Già negli anni ‘70 le cose hanno iniziato a cambiare, e anche questi grandi alberghi hanno iniziato a perdere questo senso del prodotto, anche se la laguna offriva ancora tanto, tantissimo. Era un paradiso terrestre, variegato, di una biodiversità spettacolare (Di lagune ce ne sono pochissime al mondo. Questo era – è – un luogo unico, e dobbiamo rendercene conto). Qui all’epoca il pesce che c’era faceva il 30% del fabbisogno della città. Poi è arrivata la pesca a strascico, il rampone, che, senza regolamentazione, ha fatto strage. La morte di tutto. Ora la Comunità Europea si è imposta e ha tentato di regolamentare, ma in maniera molto blanda, non sufficiente.
Io sono fondatore dell’associazione della Buona Accoglienza insieme con Albino Busato. Insieme abbiamo creato un marchio, un codice di comportamento. E ora le tematiche sono altre, ma ci sono. C’è da prendere una posizione ambientale, anche culturale. Una riflessione che magari si può fare insieme per coniugare quella che è una proposta culinaria – che comunque guarda alla storia, al passato – con l’ambiente che ci circonda oggi.
Per questo, ad esempio, noi i nostri menù li basiamo sul mercato e sulla stagione, sempre. Tutto è fatto giornalmente. Questa è la chiave. Tu devi fare quello che è fresco, più fresco al momento in cui è pescato, e nella maniera più sostenibile possibile. Questo devi fare e in base a quello che tu vedi al mercato, tu disegni il tuo menù. La gente non chiede altro. È semplice, sto discorso. I cuochi devono operare nel loro contesto, e fare una cucina per sottrazione. Ma soprattutto deve essere una cucina consapevole. Se non ci sono più sogliole, tu a Natale per due anni non le servi. Anche i bisatti, le seppie. Bisogna adattare quello che si serve perché di quel che c’era, ora c’è pochissimo. Pensare al mercato, pensare al territorio, e in primis conoscerlo. Occorre consapevolezza, che fa parte di vivere un territorio, rispettarlo. Ecco quello che manca. Una volta era scontato, ma esisteva una comunità del cibo, cioè i veneziani si relazionavano solo con la roba di stagione, mangiavano solo quello che era. Perché, molto semplicemente, costava manco. Ora siamo in tanti, c’è meno di tutto. Serve consapevolezza. Quella veneziana è una cucina che è molto semplice e quasi esclusivamente legata alla reperibilità e all’acqua.

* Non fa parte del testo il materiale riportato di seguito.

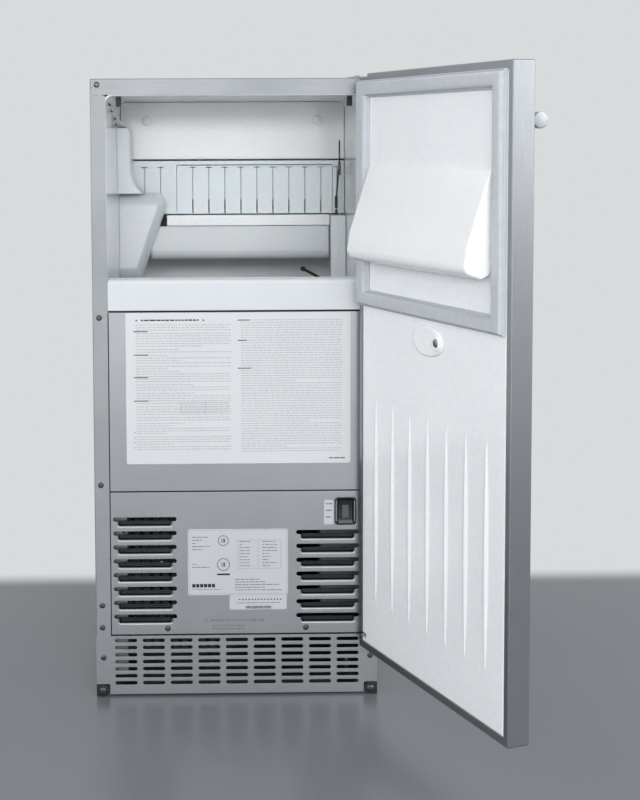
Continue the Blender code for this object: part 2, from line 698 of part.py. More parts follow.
def build_machine(cabinet):
    """Compressor, condenser, fan, control box, drier, water inlet and drain."""
    profile = [
        (0.0, 0.0), (0.0, 0.0720), (0.0060, 0.0720), (0.0120, 0.0600), (0.0900, 0.0640),
        (0.1300, 0.0590), (0.1600, 0.0420), (0.1700, 0.0180), (0.1710, 0.0),
    ]
    turned("compressor", BLACK_PAINT, cabinet, profile, COMPRESSOR, (0, 0, 1), 24)

    rim, channel, pitch = 0.0080, 0.0050, 0.0125
    low, high = CONDENSER_Z
    channels = []
    for i in range(12):
        left = CONDENSER_X[0] + rim + pitch * i
        channels.append(rectangle(left, low + rim, left + channel, high - rim))
    frame = rectangle(CONDENSER_X[0], low, CONDENSER_X[1], high)
    prism("condenser", ALUMINIUM, cabinet, "Y", frame, CONDENSER_Y, channels)

    x, z = FAN
    prism(
        "fan_shroud", GALVANISED, cabinet, "Y",
        rectangle(x - 0.070, z - 0.070, x + 0.070, z + 0.070), (0.0740, 0.0755),
        [circle(x, z, FAN_HOLE, 24)],
    )
    rod("fan_motor", BLACK_PAINT, cabinet, (x, 0.0900, z), (0, 1, 0), 0.0380, 0.0240)
    spin = empty("fan_axis", (x, FAN_CENTRE, z), cabinet)
    start = (x, FAN_CENTRE - 0.0080, z)
    hub = rod("fan_blade", BLACK_PLASTIC, spin, start, (0, 1, 0), 0.0150, 0.0110)
    for i in range(4):
        build_blade(hub, spin, i, x, z)

    block("control_box", BLACK_PLASTIC, cabinet, *CONTROL_BOX)
    drier = [
        (0.0, 0.0), (0.0, 0.0030), (0.0120, 0.0040), (0.0220, 0.0100),
        (0.0920, 0.0100), (0.1020, 0.0040), (0.1120, 0.0030), (0.1120, 0.0),
    ]
    turned("filter_drier", COPPER, cabinet, drier, DRIER, (0, 0, 1), 14)

    bore = [(0.0660, 0.0100), (0.0660, 0.0060), (0.0500, 0.0060), (0.0500, 0)]
    valve = [(0, 0), (0, 0.0180), (0.0380, 0.0180), (0.0385, 0.0100)] + bore
    start = (WATER_INLET[0], DEPTH - 0.0480, WATER_INLET[1])
    turned("water_inlet_valve", BRASS, cabinet, valve, start, (0, 1, 0), 16)
    bore = [(0.0480, 0.0110), (0.0480, 0.0075), (0.0150, 0.0075), (0.0150, 0)]
    spigot = [(0, 0), (0, 0.0150), (0.0180, 0.0150), (0.0185, 0.0110)] + bore
    start = (DRAIN[0], DEPTH - 0.0300, DRAIN[1])
    turned("drain_spigot", BLACK_PLASTIC, cabinet, spigot, start, (0, 1, 0), 16)


def build_blade(hub, spin, number, x, z):
    """One twisted blade, rooted in the fan's hub."""
    bm = bmesh.new()
    corners = []
    for radius, half_chord, pitch in ((0.0080, 0.0060, 40), (FAN_RADIUS, 0.0170, 24)):
        for along in (-1, 1):
            for face in (-0.0006, 0.0006):
                swing = along * half_chord * math.cos(math.radians(pitch)) / radius
                lift = along * half_chord * 0.3 * math.sin(math.radians(pitch))
                angle = swing + number * math.pi / 2
                y = FAN_CENTRE + lift + face
                corners.append((x + radius * math.cos(angle), y, z + radius * math.sin(angle)))
    verts = [bm.verts.new(corner) for corner in corners]
    for ring in ((0, 1, 3, 2), (4, 6, 7, 5), (0, 4, 5, 1), (2, 3, 7, 6), (0, 2, 6, 4), (1, 5, 7, 3)):
        bm.faces.new([verts[i] for i in ring])
    blade = add(f"fan_blade_{number}", bm, None, spin)
    boolean(hub, blade, "UNION")


# ---------------------------------------------------------------- door


def across(distance):
    """X, on the shut door, of a distance from the door's hinge edge."""
    return HALF_WIDTH - distance


def pocket(name, door, low, high):
    """A cutter for the room that a hinge arm sweeps in the door's hinge edge."""
    front, back = DOOR_OUTER + 0.0023, DOOR_INNER + 0.0100
    return block(name, None, door, (0.1655, front, low), (0.2000, back, high))


def build_hinges(cabinet, door):
    """Two arms fixed to the cabinet, inside pockets of the door, and the pins they carry."""
    x, y = PIVOT
    nose = [
        (x + ARM_HALF * math.cos(math.radians(a)), y + ARM_HALF * math.sin(math.radians(a)))
        for a in range(180, 361, 30)
    ]
    right, plate_front = HALF_WIDTH - GAP, 0.0020
    plate = [
        (x + ARM_HALF, plate_front), (right, plate_front), (right, HINGE_SEAT_Y),
        (HINGE_SEAT_X, HINGE_SEAT_Y), (HINGE_SEAT_X, plate_front), (x - ARM_HALF, plate_front),
    ]
    upper_low = TOP - HINGE_SEAT + GAP
    prism(
        "upper_hinge_bracket", ZINC, cabinet, "Z", nose + plate,
        (upper_low, upper_low + HINGE_PLATE), [circle(x, y, PIN_HOLE, 16)],
    )

    stub = [(x + ARM_HALF, -0.0010), (x - ARM_HALF, -0.0010)]
    lower = prism(
        "lower_hinge_bracket", ZINC, cabinet, "Z", nose + stub,
        (LOWER_ARM, LOWER_ARM + LOWER_ARM_THICK), [circle(x, y, PIN_HOLE, 16)],
    )
    leg = block(
        "lower_hinge_leg", None, cabinet,
        (FLANGE + 0.001, -0.0021, LOWER_ARM - 0.0040), (right, -GAP, LOWER_ARM + 0.0360),
    )
    boolean(lower, leg, "UNION")
    rod("upper_hinge_pin", ZINC, door, (x, y, 0.8040), (0, 0, 1), 0.0186, PIN_RADIUS, 16)
    rod("lower_hinge_pin", ZINC, door, (x, y, 0.0780), (0, 0, 1), 0.0240, PIN_RADIUS, 16)


def build_door_shell(door):
    """Stainless skin with its hem, the foam in it and the white liner."""
    left, right = across(DOOR_WIDTH), across(0.0)
    x, y = PIVOT
    skin = block("door_skin", STAINLESS, door, (left, DOOR_OUTER, DOOR_LOW), (right, DOOR_INNER, DOOR_HIGH))
    sheet = DOOR_SHEET
    room = block(
        "skin_room", None, door,
        (left + sheet, DOOR_OUTER + sheet, DOOR_LOW + sheet),
        (right - sheet, DOOR_INNER - sheet, DOOR_HIGH - sheet),
    )
    hem = block(
        "skin_opening", None, door,
        (left + DOOR_HEM, DOOR_INNER - 0.0040, DOOR_LOW + DOOR_HEM),
        (right - DOOR_HEM, DOOR_INNER + 0.0100, DOOR_HIGH - DOOR_HEM),
    )
    boolean(skin, room)
    boolean(skin, hem)

    inset = sheet + GAP
    foam = block(
        "door_insulation", FOAM, door,
        (left + inset, DOOR_OUTER + inset, DOOR_LOW + inset),
        (right - inset, DOOR_INNER - 0.0028, DOOR_HIGH - inset),
    )
    for name, low, high in (("lower", 0.0780, 0.1020), ("upper", 0.8040, 0.8240)):
        length = high - low + 2 * GAP
        hole = rod(f"{name}_pin_hole", None, door, (x, y, low - GAP), (0, 0, 1), length, PIN_HOLE, 16)
        boolean(foam, hole)

    edge = DOOR_HEM + GAP
    liner = block(
        "door_liner", WHITE_ABS, door,
        (left + edge, DOOR_INNER - 0.0025, DOOR_LOW + edge), (right - edge, DOOR_INNER, DOOR_HIGH - edge),
    )
    middle = (left + right) / 2
    for i in range(RIB_COUNT):
        boolean(liner, build_rib(door, i, middle + RIB_PITCH * (i - (RIB_COUNT - 1) / 2)), "UNION")

    sweeps = (
        ("lower", LOWER_ARM - ARM_ROOM, LOWER_ARM + LOWER_ARM_THICK + ARM_ROOM),
        ("upper", TOP - HINGE_SEAT - GAP, DOOR_HIGH + 0.0100),
    )
    for name, low, high in sweeps:
        for target in (skin, foam, liner):
            boolean(target, pocket(f"{name}_pocket_{target.name}", door, low, high))


def build_rib(door, number, x):
    """A long lens-shaped stiffening rib of the liner."""
    steps, half, length = 6, 0.0070, RIB_HIGH - RIB_LOW
    shares = [i / steps for i in range(steps + 1)]
    outline = [(x + half * math.sin(math.pi * s), RIB_LOW + length * s) for s in shares]
    outline += [(x - half * math.sin(math.pi * s), RIB_LOW + length * s) for s in shares[-2:0:-1]]
    span = (DOOR_INNER - 0.0012, DOOR_INNER + RIB_PROUD)
    return prism(f"liner_rib_{number}", None, door, "Y", outline, span)


def build_door_fittings(door):
    """Gasket, ice deflector, oval cover with its screw, and the towel-bar handle."""
    start, end, low, high = GASKET
    inner = DOOR_INNER + GAP
    frame = rectangle(across(end), low, across(start), high)
    inside = GASKET_HOLE
    hole = rectangle(across(inside[1]), inside[2], across(inside[0]), inside[3])
    crown = inner + GASKET_THICK
    gasket = prism("door_gasket", GASKET_GREY, door, "Y", frame, (inner, crown), [hole])
    bevel_face(gasket, crown, 0.0045)

    section = [
        (inner, 0.5950), (inner, 0.7060), (inner + 0.0025, 0.7060), (inner + 0.0340, 0.6120),
        (inner + 0.0350, 0.6020), (inner + 0.0330, 0.5920), (inner + 0.0270, 0.5860),
        (inner + 0.0180, 0.5850),
    ]
    start, end = across(DEFLECTOR[1]), across(DEFLECTOR[0])
    deflector = prism("ice_deflector", WHITE_ABS, door, "X", section, (start, end))
    wall = 0.0022
    hollow = [
        (inner - 0.0020, 0.5985), (inner - 0.0020, 0.6980), (inner + 0.0024, 0.6980),
        (inner + 0.0312, 0.6120), (inner + 0.0322, 0.6020), (inner + 0.0300, 0.5930),
        (inner + 0.0180, 0.5880),
    ]
    room = prism("deflector_hollow", None, door, "X", hollow, (start + wall, end - wall))
    boolean(deflector, room)

    u, z = BOSS
    half_w, half_h = 0.0375, 0.0185
    angles = [math.radians(a) for a in range(0, 360, 18)]
    oval = [(across(u) + half_w * math.cos(a), z + half_h * math.sin(a)) for a in angles]
    cover_front = DOOR_INNER + 0.0033
    prism("door_boss_cover", WHITE_ABS, door, "Y", oval, (inner, cover_front))
    start = (across(BOSS_SCREW_ACROSS), cover_front + GAP, z)
    rod("door_boss_screw", ZINC, door, start, (0, 1, 0), 0.0030, 0.0060, 16)

    start = (-HANDLE_HALF, DOOR_OUTER - HANDLE_OFFSET, HANDLE_Z)
    rod("handle_bar", STAINLESS, door, start, (1, 0, 0), 2 * HANDLE_HALF, HANDLE_RADIUS, 24)
    for name, x in (("handle_post_left", -POST_X), ("handle_post_right", POST_X)):
        length = HANDLE_OFFSET - HANDLE_RADIUS - 2 * GAP
        start = (x, DOOR_OUTER - GAP, HANDLE_Z)
        rod(name, BLACK_PLASTIC, door, start, (0, -1, 0), length, POST_RADIUS, 16)


def bevel_face(target, level, width):
    """Round the edges of the face that lies at one Y level, on the mesh itself."""
    bm = bmesh.new()
    bm.from_mesh(target.data)
    edges = []
    for edge in bm.edges:
        flat = all(abs(v.co.y - level) < 1e-6 for v in edge.verts)
        if flat and abs(edge.calc_face_angle(0.0)) > math.radians(60):
            edges.append(edge)
    bmesh.ops.bevel(bm, geom=edges, offset=width, segments=2, profile=0.5, affect="EDGES")
    bmesh.ops.recalc_face_normals(bm, faces=bm.faces)
    bm.to_mesh(target.data)
    bm.free()


# ---------------------------------------------------------------- assembly


def centre_on_floor(cabinet):
    """Put the origin under the centre of the whole assembly's bounding box."""
    bpy.context.view_layer.update()
    graph = bpy.context.evaluated_depsgraph_get()
    lows, highs = [math.inf, math.inf], [-math.inf, -math.inf]
    for made in bpy.data.objects:
        if made.type == "EMPTY" or made.hide_render:
            continue
        evaluated = made.evaluated_get(graph)
        mesh = evaluated.to_mesh()
        for vertex in mesh.vertices:
            world = evaluated.matrix_world @ vertex.co
            for i in range(2):
                lows[i] = min(lows[i], world[i])
                highs[i] = max(highs[i], world[i])
        evaluated.to_mesh_clear()
    cabinet.location = (-(lows[0] + highs[0]) / 2, -(lows[1] + highs[1]) / 2, 0.0)
    bpy.context.view_layer.update()


def build():
    """Model the whole ice maker."""
    for old in list(bpy.data.objects):
        bpy.data.objects.remove(old, do_unlink=True)
    cabinet = empty("ice_maker", (0.0, 0.0, 0.0))
    door = empty("door_pivot", (PIVOT[0], PIVOT[1], 0.0), cabinet, DOOR_OPEN)
    build_case(cabinet)
    build_front(cabinet)
    build_switch(cabinet)
    build_insulated_bin(cabinet)
    build_feet(cabinet)
    build_chamber(cabinet)
    build_water_parts(cabinet)
    build_machine(cabinet)
    build_hinges(cabinet, door)
    build_door_shell(door)
    build_door_fittings(door)
    centre_on_floor(cabinet)


build()
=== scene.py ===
"""Finished look of an under-counter ice maker with its door open, built around its fixed solids.

Cabinet axes: X to the right, Y into the depth, Z up from the floor, with the cabinet's front sheet
at Y = 0 and its centre line at X = 0. Door pieces are built for the shut door and carried by the
door's own matrix. Every size is in metres.
"""

from __future__ import annotations

import json
import logging
import math
import random
from collections.abc import Callable, Iterable, Sequence
from dataclasses import dataclass
from enum import Enum

import bmesh
import bpy
from bmesh.types import BMesh
from mathutils import Matrix, Vector

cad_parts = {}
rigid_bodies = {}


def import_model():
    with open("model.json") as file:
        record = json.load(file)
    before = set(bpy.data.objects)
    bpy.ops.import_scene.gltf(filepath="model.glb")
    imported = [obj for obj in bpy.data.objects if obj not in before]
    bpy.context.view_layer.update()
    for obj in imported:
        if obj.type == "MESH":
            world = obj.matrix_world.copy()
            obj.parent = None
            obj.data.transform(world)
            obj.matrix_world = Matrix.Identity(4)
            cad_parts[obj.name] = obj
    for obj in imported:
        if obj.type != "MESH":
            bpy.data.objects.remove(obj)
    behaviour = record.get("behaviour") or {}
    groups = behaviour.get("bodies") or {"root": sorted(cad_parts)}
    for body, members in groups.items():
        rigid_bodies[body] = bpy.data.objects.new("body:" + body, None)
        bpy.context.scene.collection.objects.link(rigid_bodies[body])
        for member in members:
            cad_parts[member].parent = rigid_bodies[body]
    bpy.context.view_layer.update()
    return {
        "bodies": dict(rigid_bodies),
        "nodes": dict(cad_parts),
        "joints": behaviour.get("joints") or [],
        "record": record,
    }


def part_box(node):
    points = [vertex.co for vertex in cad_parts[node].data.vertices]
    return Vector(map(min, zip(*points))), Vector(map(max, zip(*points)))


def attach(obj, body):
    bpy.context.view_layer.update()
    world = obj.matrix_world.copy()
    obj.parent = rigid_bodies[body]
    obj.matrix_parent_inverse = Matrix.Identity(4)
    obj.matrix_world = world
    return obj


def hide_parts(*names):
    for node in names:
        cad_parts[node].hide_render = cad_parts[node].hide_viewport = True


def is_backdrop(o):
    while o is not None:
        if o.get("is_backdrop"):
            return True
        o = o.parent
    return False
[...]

Al Covo c’è da tanti anni, ormai siamo conosciuti, abbiamo tanta clientela di ritorno. Chi viene da noi sa che cosa aspettarsi, sa cosa offriamo. Per metà già ci conoscono – a volte mi è capitato di vedere le generazioni crescere e cambiare – e per metà sta a noi raccontare, fare quel lavoro di custodia che dicevamo. Bisogna condividere, dire, far capire – la stagionalità dei prodotti, l’ambiente della laguna – pesce, verdure, selvaggina, tutto. Quasi dobbiamo farlo a monte, ovvero prima che arrivino qua. E questo dovrebbe continuare a fare la Buona Accoglienza. Una comunione d’intenti. Un tempo le motivazioni erano più pratico-logistiche, più tecniche. Ora sono politiche, culturali. E questi temi devono emergere e unirci, nel nostro piccolo. L’idea deve diventare contenuto, azione. Io ci tengo soprattutto al racconto delle tecniche di pesca, di quel che si dovrebbe non si dovrebbe pensare. C’è tanto. Ma d’altronde bisogna partire da qualche parte, e queste mi sembrano le basi. Poi, temi ce ne sono fin che vuoi.
La soddisfazione più grande, per me, è sicuramente aver fondato questo gruppo, averci uniti, aver trovato questa comunione d’intenti. La strada è lunga, ma la sostanza c’è.